PROBLEM TO SOLVE: Write out exactly the lines between the line containing "mesh.materials.append(fudge_material())" and the line containing "its imported solid.", including both of those lines, and nothing more.

SOURCE MATERIAL:
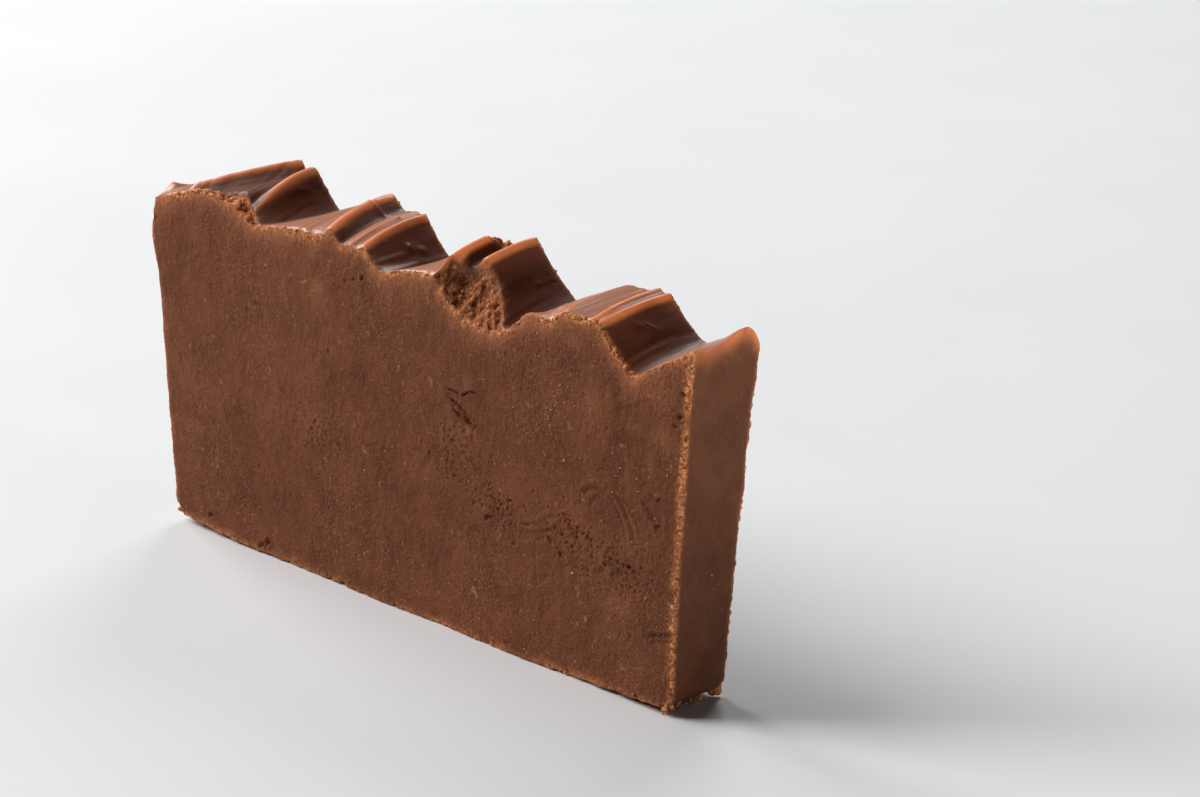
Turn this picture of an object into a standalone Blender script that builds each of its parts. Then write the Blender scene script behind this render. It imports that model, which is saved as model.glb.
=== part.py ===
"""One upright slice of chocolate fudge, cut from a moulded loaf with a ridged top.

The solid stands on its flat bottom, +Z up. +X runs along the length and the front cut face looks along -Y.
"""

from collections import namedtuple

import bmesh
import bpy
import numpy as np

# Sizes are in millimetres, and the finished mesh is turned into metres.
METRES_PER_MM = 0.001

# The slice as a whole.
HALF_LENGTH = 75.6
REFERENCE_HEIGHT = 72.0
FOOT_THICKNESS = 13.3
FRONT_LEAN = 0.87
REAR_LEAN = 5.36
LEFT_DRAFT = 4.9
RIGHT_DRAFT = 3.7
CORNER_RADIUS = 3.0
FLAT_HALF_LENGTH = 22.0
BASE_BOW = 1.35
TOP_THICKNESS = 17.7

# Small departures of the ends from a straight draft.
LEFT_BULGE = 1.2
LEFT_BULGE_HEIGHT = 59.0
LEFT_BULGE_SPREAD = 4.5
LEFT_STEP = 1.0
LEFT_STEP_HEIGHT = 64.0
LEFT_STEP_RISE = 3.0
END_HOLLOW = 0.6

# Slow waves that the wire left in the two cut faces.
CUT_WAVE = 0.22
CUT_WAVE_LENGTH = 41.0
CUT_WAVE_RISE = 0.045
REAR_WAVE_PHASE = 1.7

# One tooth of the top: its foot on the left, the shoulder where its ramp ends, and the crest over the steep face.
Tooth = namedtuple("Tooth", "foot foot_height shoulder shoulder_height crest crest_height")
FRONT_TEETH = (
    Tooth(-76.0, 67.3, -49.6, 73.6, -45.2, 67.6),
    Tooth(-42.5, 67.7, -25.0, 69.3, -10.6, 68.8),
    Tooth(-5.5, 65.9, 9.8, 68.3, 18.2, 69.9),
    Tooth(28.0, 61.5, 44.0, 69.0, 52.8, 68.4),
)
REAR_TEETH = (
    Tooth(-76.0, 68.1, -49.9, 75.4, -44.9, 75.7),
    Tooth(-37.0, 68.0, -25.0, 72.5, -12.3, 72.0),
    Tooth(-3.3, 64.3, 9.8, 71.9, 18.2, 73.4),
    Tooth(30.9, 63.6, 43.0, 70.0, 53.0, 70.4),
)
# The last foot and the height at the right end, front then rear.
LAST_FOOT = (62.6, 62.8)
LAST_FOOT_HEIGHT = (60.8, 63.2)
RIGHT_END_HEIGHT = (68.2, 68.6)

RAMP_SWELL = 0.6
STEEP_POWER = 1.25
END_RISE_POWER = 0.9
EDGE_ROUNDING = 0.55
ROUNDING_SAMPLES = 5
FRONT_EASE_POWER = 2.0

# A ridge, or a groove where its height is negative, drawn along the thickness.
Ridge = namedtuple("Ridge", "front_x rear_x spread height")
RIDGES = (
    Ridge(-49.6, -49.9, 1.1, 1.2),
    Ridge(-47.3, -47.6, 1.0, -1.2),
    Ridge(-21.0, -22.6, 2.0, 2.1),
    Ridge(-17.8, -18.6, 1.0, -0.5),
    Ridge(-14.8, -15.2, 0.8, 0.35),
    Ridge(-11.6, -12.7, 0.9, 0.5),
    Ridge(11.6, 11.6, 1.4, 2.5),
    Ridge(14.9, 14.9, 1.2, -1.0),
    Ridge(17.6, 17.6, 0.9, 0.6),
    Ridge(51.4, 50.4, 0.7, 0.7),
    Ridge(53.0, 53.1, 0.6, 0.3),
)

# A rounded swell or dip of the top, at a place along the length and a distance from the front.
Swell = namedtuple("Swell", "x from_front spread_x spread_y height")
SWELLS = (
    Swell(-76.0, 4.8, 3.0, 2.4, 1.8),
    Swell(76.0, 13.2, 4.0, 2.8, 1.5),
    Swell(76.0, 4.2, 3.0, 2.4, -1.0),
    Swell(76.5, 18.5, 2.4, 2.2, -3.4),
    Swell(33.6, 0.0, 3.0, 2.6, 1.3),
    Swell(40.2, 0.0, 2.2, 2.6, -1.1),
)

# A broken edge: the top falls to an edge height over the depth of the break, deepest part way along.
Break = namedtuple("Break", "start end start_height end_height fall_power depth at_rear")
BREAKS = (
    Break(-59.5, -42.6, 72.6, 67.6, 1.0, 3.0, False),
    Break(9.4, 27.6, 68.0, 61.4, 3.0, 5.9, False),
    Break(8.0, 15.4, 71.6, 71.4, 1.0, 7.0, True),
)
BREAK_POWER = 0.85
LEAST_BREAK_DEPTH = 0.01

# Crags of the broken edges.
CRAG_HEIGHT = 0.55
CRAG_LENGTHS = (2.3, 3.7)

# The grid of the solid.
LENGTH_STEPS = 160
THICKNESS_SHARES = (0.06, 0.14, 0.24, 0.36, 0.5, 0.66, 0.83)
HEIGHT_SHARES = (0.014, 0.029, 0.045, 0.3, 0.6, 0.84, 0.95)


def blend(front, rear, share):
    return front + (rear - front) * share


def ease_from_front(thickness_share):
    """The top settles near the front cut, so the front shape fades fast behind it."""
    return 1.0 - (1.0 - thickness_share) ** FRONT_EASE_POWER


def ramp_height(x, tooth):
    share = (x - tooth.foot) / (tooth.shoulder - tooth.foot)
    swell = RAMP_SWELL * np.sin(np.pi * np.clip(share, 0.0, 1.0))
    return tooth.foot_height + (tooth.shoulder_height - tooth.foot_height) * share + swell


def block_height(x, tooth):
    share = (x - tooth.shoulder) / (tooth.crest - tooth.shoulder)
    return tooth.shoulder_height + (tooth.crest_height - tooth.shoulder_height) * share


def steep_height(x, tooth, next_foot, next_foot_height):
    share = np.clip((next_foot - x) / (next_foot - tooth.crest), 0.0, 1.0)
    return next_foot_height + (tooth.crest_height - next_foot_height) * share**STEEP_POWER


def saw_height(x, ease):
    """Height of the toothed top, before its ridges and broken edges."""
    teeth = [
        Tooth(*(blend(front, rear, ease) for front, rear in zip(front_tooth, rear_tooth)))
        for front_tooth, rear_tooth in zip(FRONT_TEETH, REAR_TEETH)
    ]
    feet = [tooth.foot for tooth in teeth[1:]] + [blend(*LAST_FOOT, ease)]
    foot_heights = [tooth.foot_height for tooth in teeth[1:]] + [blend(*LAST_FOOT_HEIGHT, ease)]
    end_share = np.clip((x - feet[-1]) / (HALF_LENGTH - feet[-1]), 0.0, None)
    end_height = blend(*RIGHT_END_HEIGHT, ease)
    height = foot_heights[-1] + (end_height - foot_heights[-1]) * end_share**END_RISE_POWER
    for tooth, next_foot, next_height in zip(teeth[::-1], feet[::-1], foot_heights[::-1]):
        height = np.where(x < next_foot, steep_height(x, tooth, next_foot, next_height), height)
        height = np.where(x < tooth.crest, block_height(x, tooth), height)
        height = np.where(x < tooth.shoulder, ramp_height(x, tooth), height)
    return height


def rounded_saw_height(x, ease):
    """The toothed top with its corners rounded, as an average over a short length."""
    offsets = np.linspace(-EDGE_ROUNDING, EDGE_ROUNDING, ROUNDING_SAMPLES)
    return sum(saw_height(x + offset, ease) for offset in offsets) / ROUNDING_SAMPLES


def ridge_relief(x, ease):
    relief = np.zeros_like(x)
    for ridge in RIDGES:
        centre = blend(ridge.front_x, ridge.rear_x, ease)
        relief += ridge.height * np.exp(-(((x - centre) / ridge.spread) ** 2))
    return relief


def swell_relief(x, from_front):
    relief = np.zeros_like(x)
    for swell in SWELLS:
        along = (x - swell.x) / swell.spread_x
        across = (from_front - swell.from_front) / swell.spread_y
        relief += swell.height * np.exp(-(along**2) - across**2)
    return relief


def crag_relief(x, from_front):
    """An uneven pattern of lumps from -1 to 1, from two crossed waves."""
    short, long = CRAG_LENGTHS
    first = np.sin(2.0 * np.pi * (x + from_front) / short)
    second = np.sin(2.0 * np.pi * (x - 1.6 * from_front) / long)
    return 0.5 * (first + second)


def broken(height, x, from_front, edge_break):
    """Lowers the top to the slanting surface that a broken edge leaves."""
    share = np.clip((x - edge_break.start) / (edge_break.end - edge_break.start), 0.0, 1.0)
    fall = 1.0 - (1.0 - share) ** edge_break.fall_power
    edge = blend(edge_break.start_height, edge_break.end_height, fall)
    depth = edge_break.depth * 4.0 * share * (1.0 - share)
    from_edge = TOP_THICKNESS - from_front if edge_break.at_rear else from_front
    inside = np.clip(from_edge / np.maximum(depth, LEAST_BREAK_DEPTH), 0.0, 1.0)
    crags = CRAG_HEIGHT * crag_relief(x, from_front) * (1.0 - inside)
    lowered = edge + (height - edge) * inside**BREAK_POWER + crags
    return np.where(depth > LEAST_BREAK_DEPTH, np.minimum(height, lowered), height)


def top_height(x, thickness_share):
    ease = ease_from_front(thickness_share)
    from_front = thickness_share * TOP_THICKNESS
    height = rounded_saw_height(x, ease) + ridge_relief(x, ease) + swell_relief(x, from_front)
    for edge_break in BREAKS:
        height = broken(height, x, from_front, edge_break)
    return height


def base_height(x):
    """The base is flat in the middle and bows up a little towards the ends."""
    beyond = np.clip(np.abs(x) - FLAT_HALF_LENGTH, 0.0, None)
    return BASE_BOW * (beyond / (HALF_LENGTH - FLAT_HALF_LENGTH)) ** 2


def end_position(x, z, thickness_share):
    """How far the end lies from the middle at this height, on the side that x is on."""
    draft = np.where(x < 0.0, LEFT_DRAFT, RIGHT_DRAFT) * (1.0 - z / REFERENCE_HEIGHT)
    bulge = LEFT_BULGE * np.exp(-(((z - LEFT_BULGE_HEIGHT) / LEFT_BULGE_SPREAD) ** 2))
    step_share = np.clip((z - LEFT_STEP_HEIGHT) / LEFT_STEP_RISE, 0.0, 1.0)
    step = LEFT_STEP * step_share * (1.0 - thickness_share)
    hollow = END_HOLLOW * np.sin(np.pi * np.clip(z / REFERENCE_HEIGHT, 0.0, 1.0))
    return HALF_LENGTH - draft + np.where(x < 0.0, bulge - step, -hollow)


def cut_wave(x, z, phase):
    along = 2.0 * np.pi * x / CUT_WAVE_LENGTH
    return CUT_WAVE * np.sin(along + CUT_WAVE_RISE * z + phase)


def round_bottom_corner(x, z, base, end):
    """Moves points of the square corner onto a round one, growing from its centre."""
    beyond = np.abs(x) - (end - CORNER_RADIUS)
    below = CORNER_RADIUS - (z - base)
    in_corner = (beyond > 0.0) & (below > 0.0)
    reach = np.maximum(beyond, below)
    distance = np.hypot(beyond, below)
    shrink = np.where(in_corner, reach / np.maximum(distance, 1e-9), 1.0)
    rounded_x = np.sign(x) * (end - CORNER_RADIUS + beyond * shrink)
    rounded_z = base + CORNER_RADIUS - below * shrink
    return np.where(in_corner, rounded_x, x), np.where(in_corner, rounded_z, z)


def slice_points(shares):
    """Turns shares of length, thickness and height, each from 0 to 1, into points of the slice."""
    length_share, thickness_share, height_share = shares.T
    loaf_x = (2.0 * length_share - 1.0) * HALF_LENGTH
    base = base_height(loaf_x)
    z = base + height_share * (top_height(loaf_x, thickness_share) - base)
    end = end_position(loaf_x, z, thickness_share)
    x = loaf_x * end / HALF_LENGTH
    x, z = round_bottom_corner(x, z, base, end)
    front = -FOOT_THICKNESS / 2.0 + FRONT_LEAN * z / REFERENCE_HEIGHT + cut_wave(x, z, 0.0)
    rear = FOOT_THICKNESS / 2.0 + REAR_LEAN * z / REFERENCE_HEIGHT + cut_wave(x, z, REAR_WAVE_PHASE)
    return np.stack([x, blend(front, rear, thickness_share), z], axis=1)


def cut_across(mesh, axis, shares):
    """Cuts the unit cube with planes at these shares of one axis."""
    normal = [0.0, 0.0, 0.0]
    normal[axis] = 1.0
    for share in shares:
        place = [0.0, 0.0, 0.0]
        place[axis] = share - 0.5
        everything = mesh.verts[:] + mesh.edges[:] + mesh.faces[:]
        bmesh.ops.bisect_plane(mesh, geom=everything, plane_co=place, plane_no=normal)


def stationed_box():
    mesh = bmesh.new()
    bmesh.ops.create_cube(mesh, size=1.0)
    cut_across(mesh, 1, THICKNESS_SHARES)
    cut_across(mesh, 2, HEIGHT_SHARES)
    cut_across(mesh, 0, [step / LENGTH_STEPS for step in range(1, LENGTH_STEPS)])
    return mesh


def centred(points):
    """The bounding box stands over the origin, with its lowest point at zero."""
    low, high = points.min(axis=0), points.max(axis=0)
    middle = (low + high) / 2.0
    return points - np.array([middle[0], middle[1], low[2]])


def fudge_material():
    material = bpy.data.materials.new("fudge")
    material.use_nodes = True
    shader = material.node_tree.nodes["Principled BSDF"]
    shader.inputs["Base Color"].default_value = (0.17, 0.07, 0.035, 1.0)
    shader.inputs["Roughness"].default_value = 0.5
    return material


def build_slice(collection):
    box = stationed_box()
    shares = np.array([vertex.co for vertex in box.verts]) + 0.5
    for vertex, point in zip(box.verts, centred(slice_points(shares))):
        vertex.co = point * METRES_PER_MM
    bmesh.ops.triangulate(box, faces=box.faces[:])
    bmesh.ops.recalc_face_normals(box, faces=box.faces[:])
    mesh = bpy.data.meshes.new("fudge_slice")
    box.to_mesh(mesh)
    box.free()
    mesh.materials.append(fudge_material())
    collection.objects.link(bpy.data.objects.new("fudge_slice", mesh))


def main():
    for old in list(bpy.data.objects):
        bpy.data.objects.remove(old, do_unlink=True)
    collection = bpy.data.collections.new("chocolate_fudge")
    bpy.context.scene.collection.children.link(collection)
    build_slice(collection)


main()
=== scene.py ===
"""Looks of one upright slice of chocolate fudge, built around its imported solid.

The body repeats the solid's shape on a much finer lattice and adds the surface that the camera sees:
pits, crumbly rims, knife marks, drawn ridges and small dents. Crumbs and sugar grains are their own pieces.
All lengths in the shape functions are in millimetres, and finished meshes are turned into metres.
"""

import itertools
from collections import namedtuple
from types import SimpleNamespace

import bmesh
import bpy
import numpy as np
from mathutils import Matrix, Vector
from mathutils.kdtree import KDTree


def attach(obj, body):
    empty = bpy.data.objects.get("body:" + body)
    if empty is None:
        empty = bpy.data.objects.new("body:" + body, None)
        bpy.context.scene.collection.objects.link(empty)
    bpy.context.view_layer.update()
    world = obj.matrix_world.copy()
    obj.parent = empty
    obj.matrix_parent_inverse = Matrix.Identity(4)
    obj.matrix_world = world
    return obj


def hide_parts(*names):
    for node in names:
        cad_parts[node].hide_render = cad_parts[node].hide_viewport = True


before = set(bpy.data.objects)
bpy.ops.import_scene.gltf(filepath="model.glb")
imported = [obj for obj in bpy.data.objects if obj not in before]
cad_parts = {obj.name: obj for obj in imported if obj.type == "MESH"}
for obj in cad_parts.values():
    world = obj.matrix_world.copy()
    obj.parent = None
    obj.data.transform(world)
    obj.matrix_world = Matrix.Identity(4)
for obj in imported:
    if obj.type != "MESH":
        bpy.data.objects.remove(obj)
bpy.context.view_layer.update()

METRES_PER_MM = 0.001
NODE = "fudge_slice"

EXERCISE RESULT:
    mesh.materials.append(fudge_material())
    collection.objects.link(bpy.data.objects.new("fudge_slice", mesh))


def main():
    for old in list(bpy.data.objects):
        bpy.data.objects.remove(old, do_unlink=True)
    collection = bpy.data.collections.new("chocolate_fudge")
    bpy.context.scene.collection.children.link(collection)
    build_slice(collection)


main()
=== scene.py ===
"""Looks of one upright slice of chocolate fudge, built around its imported solid.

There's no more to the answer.